New CUDA Est. run time: 8 hours 15 minutes (That's about 12% faster!).
The speed improvement by Cuda5.x depends on the used gpu. For the 400 and 500 series seems to be Cuda3.2 the fastest. Cuda4.x brought some architectural improvements but these make no difference for the current PG-app. If you want to get an improvement, you have to find a faster calculation method and rewrite the complete source code or simple using a faster DP-capable gpu. Linking the current source code to any newer Cuda-version will change nothing until the gpu architecture itself is changed. Therefore you see an improvement for the series 600 and 700 with Cuda. Anyway OpenCL produces shorter runtimes if you have the right nVidia gpu. In comparison to Cuda seems to be OpenCL:
- faster for the 600
- even faster for the 700
- equal with minimal improvements for the 500
- slower for the 400 series
The linux applications are linked against Cuda3.2 and the current Cuda version since a while now. I have not read anything by the PG community about a performance improvement in the interim. My hope with Cuda5.0 was that this version would unleash the maximum performance of the freshly released GTX Titan.
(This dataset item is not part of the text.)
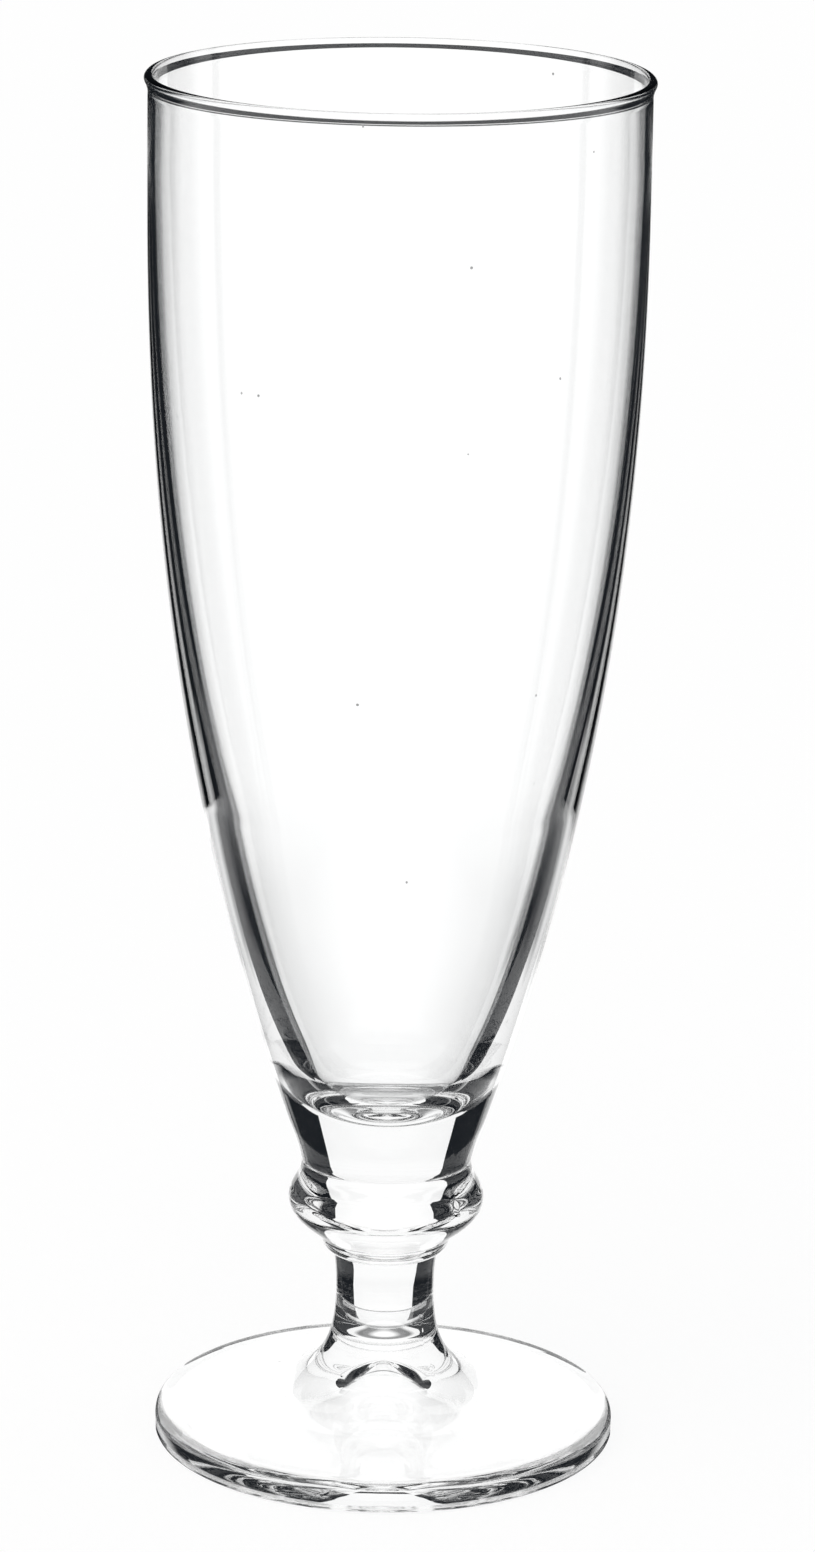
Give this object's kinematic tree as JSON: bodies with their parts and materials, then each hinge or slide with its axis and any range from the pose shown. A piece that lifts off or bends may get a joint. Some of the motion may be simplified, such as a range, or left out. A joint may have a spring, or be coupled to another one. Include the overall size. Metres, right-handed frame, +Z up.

But a GTX Titan or the entire series 600 and 700 in combination with Linux were not an often used combination here on Primegrid in the past. I think the main problem was the low DP-performance of the entire 600 and 700 series. The Cuda5.0-app will not be updated anymore since august 2013. I upgraded to Cuda5.5 and have upgrade plans for Cuda6.0 after their release but you can recompile the sources against all Cuda versions since 3.2.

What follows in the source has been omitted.